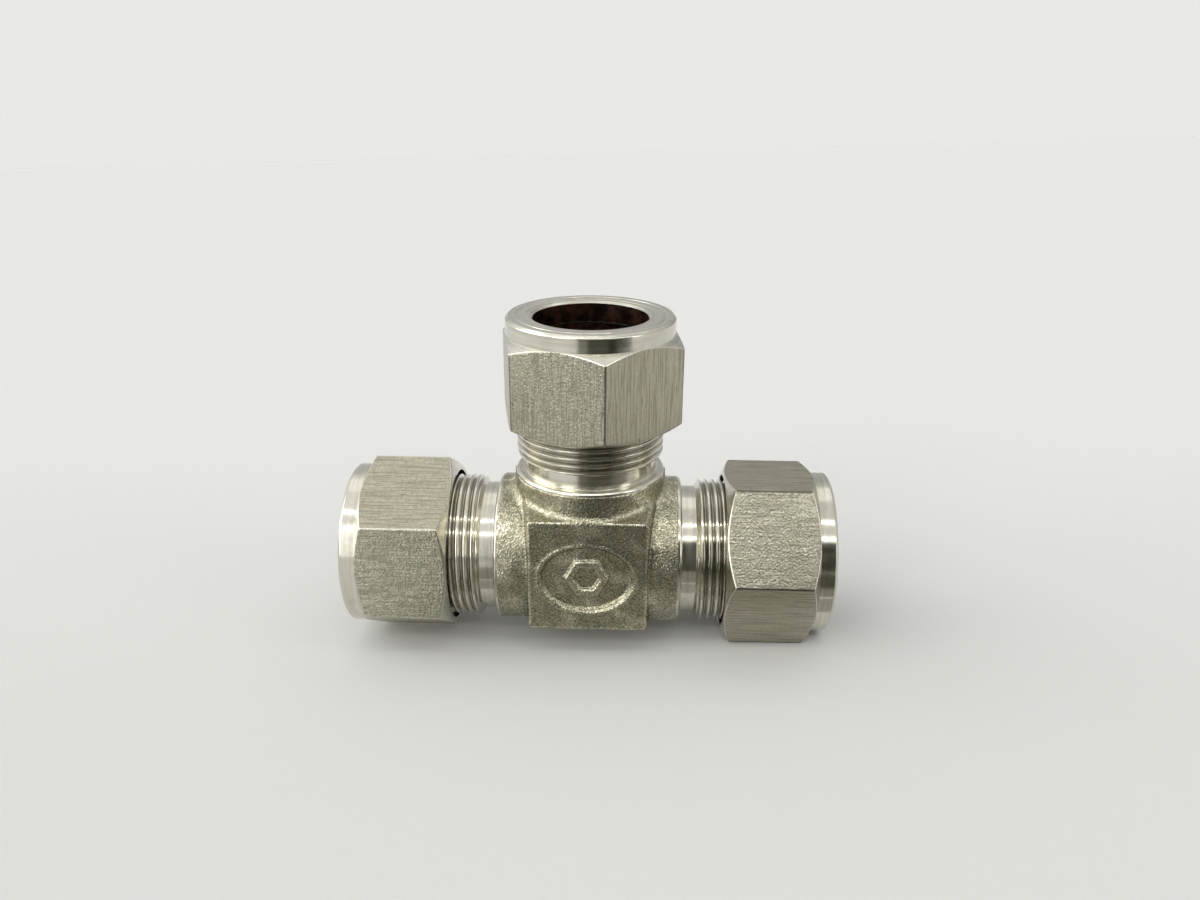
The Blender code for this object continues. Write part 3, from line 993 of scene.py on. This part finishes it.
def hexagon_angles(turn):
    """Columns round a hexagon, close together at its rounded corners."""
    tangent = math.degrees(hexagon_tangent())
    near = [0.0, tangent * 0.35, tangent * 0.7, tangent, tangent * 1.6]
    half = near + list(np.linspace(2.5, 30.0, 11))
    sector = half + [60.0 - a for a in reversed(half[1:-1])]
    angles = [60.0 * k + a for k in range(6) for a in sector]
    return np.radians(angles) + turn


def hexagon_radius(angles, turn):
    """Distance out to a hexagon whose corners are rounded."""
    from_corner = (angles - turn + math.pi / 6) % (math.pi / 3) - math.pi / 6
    flat = HEX_APOTHEM / np.cos(math.pi / 6 - np.abs(from_corner))
    centre = (HEX_APOTHEM - HEX_CORNER_R) / math.cos(math.pi / 6)
    sideways = centre * np.sin(from_corner)
    reach = np.sqrt(np.maximum(HEX_CORNER_R**2 - sideways**2, 0))
    rounded = centre * np.cos(from_corner) + reach
    return np.where(np.abs(from_corner) < hexagon_tangent(), rounded, flat)


def nut_outside(turn, angles):
    """Rows of the nut's outside, from its inner face over the hexagon and collar."""
    hexagon = hexagon_radius(angles, turn)
    low = (hexagon - RIM_R) * HEX_CHAMFER
    high = COLLAR_AT - (hexagon - COLLAR_R) * HEX_CHAMFER
    low_ease = np.minimum(HEX_EASE, 0.4 * (hexagon - RIM_R))
    high_ease = np.minimum(HEX_EASE, 0.4 * (hexagon - COLLAR_R))
    rows = [(RIM_INNER_R, 0.0), (RIM_R - 0.14, 0.0), (RIM_R - 0.05, 0.005)]
    rows.append((RIM_R + 0.04, 0.03))
    rows.append((hexagon - low_ease * 1.5, low - low_ease * 1.5 * HEX_CHAMFER))
    rows.append((hexagon - low_ease, low - low_ease * HEX_CHAMFER))
    rows.append((hexagon - low_ease * 0.25, low + low_ease * 0.1))
    rows.append((hexagon, low + low_ease))
    for share in np.linspace(0.02, 0.98, 30):
        start, end = low + low_ease, high - high_ease
        rows.append((hexagon, start + (end - start) * share))
    rows.append((hexagon, high - high_ease))
    rows.append((hexagon - high_ease * 0.25, high - high_ease * 0.1))
    rows.append((hexagon - high_ease, high + high_ease * HEX_CHAMFER))
    rows.append((hexagon - high_ease * 1.5, high + high_ease * 1.5 * HEX_CHAMFER))
    collar = [
        (COLLAR_R, COLLAR_AT),
        (COLLAR_R, NUT_LONG - COLLAR_CHAMFER),
        (COLLAR_R - COLLAR_CHAMFER, NUT_LONG),
        (COLLAR_FACE_R, NUT_LONG),
    ]
    return rows + eased(collar, 0.1)


def nut_inside_rows():
    """End face with its machining steps, hole, step, cavity and thread relief."""
    face = [
        (13.0, NUT_LONG),
        (12.75, NUT_LONG),
        (12.66, NUT_LONG - 0.12),
        (12.5, NUT_LONG - 0.12),
        (12.4, NUT_LONG),
        (10.95, NUT_LONG),
        (10.85, NUT_LONG - 0.1),
        (TUBE_HOLE_R + HOLE_CHAMFER, NUT_LONG - 0.1),
        (TUBE_HOLE_R, NUT_LONG - HOLE_CHAMFER),
        (TUBE_HOLE_R, NUT_STEP),
        (CAVITY_R, NUT_STEP),
        (CAVITY_R, THREAD_RELIEF[1]),
        (THREAD_RELIEF_R, THREAD_RELIEF[1]),
        (THREAD_RELIEF_R, THREAD_RELIEF[0]),
    ]
    return eased(face, 0.08)


def make_nut(end, tree, materials):
    start = nut_start(end)
    turn = math.radians(HEX_TURN[end])
    angles = hexagon_angles(turn)
    bm = bmesh.new()
    outside = add_skin(bm, [(r, h + start) for r, h in nut_outside(turn, angles)], angles)
    inside = add_skin(bm, [(r, h + start) for r, h in nut_inside_rows()], turned_angles())
    mouth = start + COUNTERBORE_DEEP
    rim_rows = [(COUNTERSINK_R, mouth), (COUNTERSINK_R, start), (RIM_HOLE_R, start)]
    rim = add_skin(bm, eased(rim_rows, 0.08), turned_angles())
    bridge(bm, outside[0], rim[-1])
    bridge(bm, outside[-1], inside[0])
    thread_end = start + THREAD_RELIEF[0]
    low, high = (mouth, COUNTERSINK_R), (thread_end, THREAD_RELIEF_R)
    add_thread(bm, tree, materials[1], low, high, gap=NUT_THREAD_GAP, side=-1.0)
    mesh = finish_mesh(f"{end}_hexagon_nut", bm)

    _, centres, normals, _ = corner_facts(mesh)
    out = np.hypot(centres[:, 0], centres[:, 1])
    height = centres[:, 2] - start
    level = np.abs(normals[:, 2])
    flats = (out > COLLAR_R + 0.01) & (level < 0.2)
    flats &= height < COLLAR_AT
    # the nut's hole and its inner thread take the near-black bore metal
    darkened = (out < TUBE_HOLE_R + 0.12) & (level < 0.6)
    darkened |= (out < COUNTERSINK_R + 0.05) & (height > 0.12) & (height < THREAD_RELIEF[1])
    finish = np.where(flats, 0, np.where(darkened, 2, 1))
    lay_tool_lines(mesh, flats, turn)
    give_materials(mesh, materials, finish)

    x, y, _ = vertex_places(mesh).T
    bearing = np.arctan2(y, x) - turn
    sector = np.floor(bearing / (math.pi / 3)).astype(int) % 6
    give_attribute(mesh, "grain", np.array(FLAT_GRAIN[end])[sector])
    # corner marks: a painted highlight on worn corners where the entry is positive, painted shade
    # where it is negative
    at_corner = np.hypot(x, y) > CORNER_MARK_R
    give_attribute(mesh, "edge", at_corner * CORNER_WEAR_SHEEN_AND_SHADE[end])
    place_piece(mesh, end_matrix(end), f"{end}_nut", [f"{end}_nut"])


def make_ferrules(end, materials):
    """Front and back ferrule, from their outlines about the end's axis."""
    step = nut_start(end) + NUT_STEP
    for name, outline in (("back", BACK_RING), ("front", FRONT_RING)):
        closed = list(outline) + [outline[0]]
        rows = [(r, step - inward) for r, inward in closed]
        bm = bmesh.new()
        add_skin(bm, eased(rows, 0.06), turned_angles())
        mesh = finish_mesh(f"{end}_{name}_ring", bm)
        lay_tool_lines(mesh)
        darken_inside(mesh, materials)
        node = f"{end}_{name}_ferrule"
        place_piece(mesh, end_matrix(end), f"{end}_ferrules", [node])


# Floor, light and camera


def floor_paper():
    """White paper, with painted shade that makes it a little greyer towards the camera."""
    material = bpy.data.materials.new("floor_paper")
    material.use_nodes = True
    tree = material.node_tree
    shader = tree.nodes["Principled BSDF"]
    coords = new_node(tree, "ShaderNodeTexCoord")
    forward = split(tree, coords.outputs["Object"])[1]
    tone = mix_colours(tree, ramp(tree, forward, -0.08, 0.16), FLOOR_SHADED_GREY, FLOOR_WHITE)
    tree.links.new(tone, shader.inputs["Base Color"])
    shader.inputs["Roughness"].default_value = 1.0
    shader.inputs["Specular IOR Level"].default_value = 0.0
    return material


def make_reflection_sheet(name, corner, wide, tall, glow_colour):
    """A glowing sheet in front of the tee, which only shows in the steel: a painted reflection."""
    mesh = bpy.data.meshes.new(name)
    corner, wide, tall = (Vector(side) for side in (corner, wide, tall))
    corners = (corner, corner + wide, corner + wide + tall, corner + tall)
    mesh.from_pydata([spot * MM + CROSSING for spot in corners], [], [(0, 1, 2, 3)])
    material = bpy.data.materials.new(name)
    material.use_nodes = True
    tree = material.node_tree
    tree.nodes.clear()
    glow = new_node(tree, "ShaderNodeEmission")
    glow.inputs["Color"].default_value = glow_colour
    out = new_node(tree, "ShaderNodeOutputMaterial")
    tree.links.new(glow.outputs[0], out.inputs["Surface"])
    mesh.materials.append(material)
    sheet = bpy.data.objects.new(name, mesh)
    bpy.context.scene.collection.objects.link(sheet)
    sheet.visible_camera = False
    sheet.visible_diffuse = False
    sheet.visible_shadow = False


def make_floor():
    """A wide pale surface under the two nuts that the tee rests on."""
    lean = FLOOR_LEAN
    lowest = 1.0
    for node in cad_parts.values():
        for vertex in node.data.vertices:
            lowest = min(lowest, vertex.co.dot(lean))
    side = FLOOR_HALF
    turn = Vector((0, 0, 1)).rotation_difference(lean).to_matrix().to_4x4()
    mesh = bpy.data.meshes.new("floor")
    corners = [(-side, -side, 0), (side, -side, 0), (side, side, 0), (-side, side, 0)]
    mesh.from_pydata(corners, [], [(0, 1, 2, 3)])
    mesh.transform(Matrix.Translation(lean * lowest) @ turn)
    mesh.materials.append(floor_paper())
    floor = bpy.data.objects.new("floor", mesh)
    bpy.context.scene.collection.objects.link(floor)


def window(tree, value, low, high, soft):
    """A share that is 1 between two values and 0 beyond them, with soft sides."""
    rise = ramp(tree, value, low - soft, low)
    fall = ramp(tree, value, high, high + soft, 1.0, 0.0)
    return maths(tree, "MULTIPLY", rise, fall)


def make_studio():
    """A white tent of light, brighter on the left and dimmer behind, with two strip lights
    above the front and soft panels to the left, to the right and behind. The camera itself
    sees a plain far wall."""
    world = bpy.data.worlds.new("studio")
    bpy.context.scene.world = world
    world.use_nodes = True
    tree = world.node_tree
    tree.nodes.clear()
    coords = new_node(tree, "ShaderNodeTexCoord")
    x, y, z = split(tree, coords.outputs["Generated"])
    to_front = maths(tree, "MULTIPLY", y, -1.0)
    bearing = maths(tree, "DEGREES", maths(tree, "ARCTAN2", x, to_front))
    height = maths(tree, "DEGREES", maths(tree, "ARCSINE", z))
    fold = maths(tree, "DEGREES", maths(tree, "ARCTAN2", z, to_front))

    tent = mix_colours(tree, ramp(tree, height, -5.0, 60.0), TENT_LOW, TENT_HIGH)
    side = ramp(tree, x, -0.7, 0.7, 1.3, 0.84)
    side = maths(tree, "MULTIPLY", side, ramp(tree, y, 0.5, 0.9, 1.0, 0.6))
    light = mix_colours(tree, 1.0, tent, combine(tree, side, side, side), "MULTIPLY")

    # where each panel is one way, where it is the other way, and how bright it is
    panels = (
        (window(tree, bearing, -46.0, -28.0, 4.0), window(tree, height, -5.0, 38.0, 8.0), 3.8),
        (window(tree, bearing, -110.0, -64.0, 6.0), window(tree, height, -5.0, 45.0, 8.0), 3.0),
        (window(tree, bearing, 61.0, 72.0, 3.0), window(tree, height, -5.0, 45.0, 8.0), 2.6),
        (window(tree, height, 52.0, 74.0, 8.0), window(tree, y, 0.25, 0.6, 0.1), 1.15),
        (window(tree, fold, 43.4, 45.0, 0.6), window(tree, x, -0.55, 0.5, 0.1), 9.0),
        (window(tree, fold, 67.2, 68.8, 0.6), window(tree, x, -0.55, 0.5, 0.1), 9.0),
    )
    for wide, tall, power in panels:
        share = maths(tree, "MULTIPLY", wide, tall)
        light = mix_colours(tree, share, light, (power, power, power * 0.97, 1))

    lamp = new_node(tree, "ShaderNodeBackground")
    feed(tree, lamp.inputs["Color"], light)
    plain = new_node(tree, "ShaderNodeBackground")
    plain.inputs["Color"].default_value = FAR_WHITE
    path = new_node(tree, "ShaderNodeLightPath")
    both = new_node(tree, "ShaderNodeMixShader")
    feed(tree, both.inputs[0], path.outputs["Is Camera Ray"])
    feed(tree, both.inputs[1], lamp.outputs[0])
    feed(tree, both.inputs[2], plain.outputs[0])
    out = new_node(tree, "ShaderNodeOutputWorld")
    feed(tree, out.inputs["Surface"], both.outputs[0])


def make_camera():
    """Looks down at the tee's front from 18 cm away."""
    data = bpy.data.cameras.new("camera")
    data.sensor_width = 36.0
    data.lens = CAMERA_LENS
    data.clip_start, data.clip_end = 0.01, 20.0
    angles = (CAMERA_YAW, CAMERA_PITCH, CAMERA_ROLL)
    yaw, pitch, roll = (math.radians(angle) for angle in angles)
    ahead = Vector(
        (math.sin(yaw) * math.cos(pitch), math.cos(yaw) * math.cos(pitch), -math.sin(pitch))
    )
    level = Vector((math.cos(yaw), -math.sin(yaw), 0))
    upright = level.cross(ahead)
    right = level * math.cos(roll) + upright * math.sin(roll)
    up = upright * math.cos(roll) - level * math.sin(roll)
    camera = bpy.data.objects.new("camera", data)
    stand = CROSSING + CAMERA_STAND * MM
    turn = Matrix((right, up, -ahead)).transposed().to_4x4()
    camera.matrix_world = Matrix.Translation(stand) @ turn
    bpy.context.scene.collection.objects.link(camera)
    bpy.context.scene.camera = camera


def main():
    make_camera()
    forged, turned, hexagon, bore_metal = forged_steel(), turned_steel(), hexagon_steel(), dark_bore()
    tree = thread_tree()
    make_forged_body(forged, bore_metal)
    for end in ENDS:
        make_threaded_end(end, tree, (turned, bore_metal))
        make_nut(end, tree, (hexagon, turned, bore_metal))
        make_ferrules(end, (turned, bore_metal))
    make_floor()
    # painted reflections of the dark surroundings and of the floor's shade, seen only in the steel
    for name, facts in REFLECTION_SHEETS.items():
        make_reflection_sheet(name, *facts)
    make_studio()
    bpy.context.scene.view_settings.view_transform = "Standard"


main()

-=-=-=-=-

WHAT IS BEING ASKED
Give again, word for word, only the lines running from the line with "for node in" through the line with "bpy.context.scene.collection.objects.link(floor)"; include both of those lines.

ANSWER
    for node in cad_parts.values():
        for vertex in node.data.vertices:
            lowest = min(lowest, vertex.co.dot(lean))
    side = FLOOR_HALF
    turn = Vector((0, 0, 1)).rotation_difference(lean).to_matrix().to_4x4()
    mesh = bpy.data.meshes.new("floor")
    corners = [(-side, -side, 0), (side, -side, 0), (side, side, 0), (-side, side, 0)]
    mesh.from_pydata(corners, [], [(0, 1, 2, 3)])
    mesh.transform(Matrix.Translation(lean * lowest) @ turn)
    mesh.materials.append(floor_paper())
    floor = bpy.data.objects.new("floor", mesh)
    bpy.context.scene.collection.objects.link(floor)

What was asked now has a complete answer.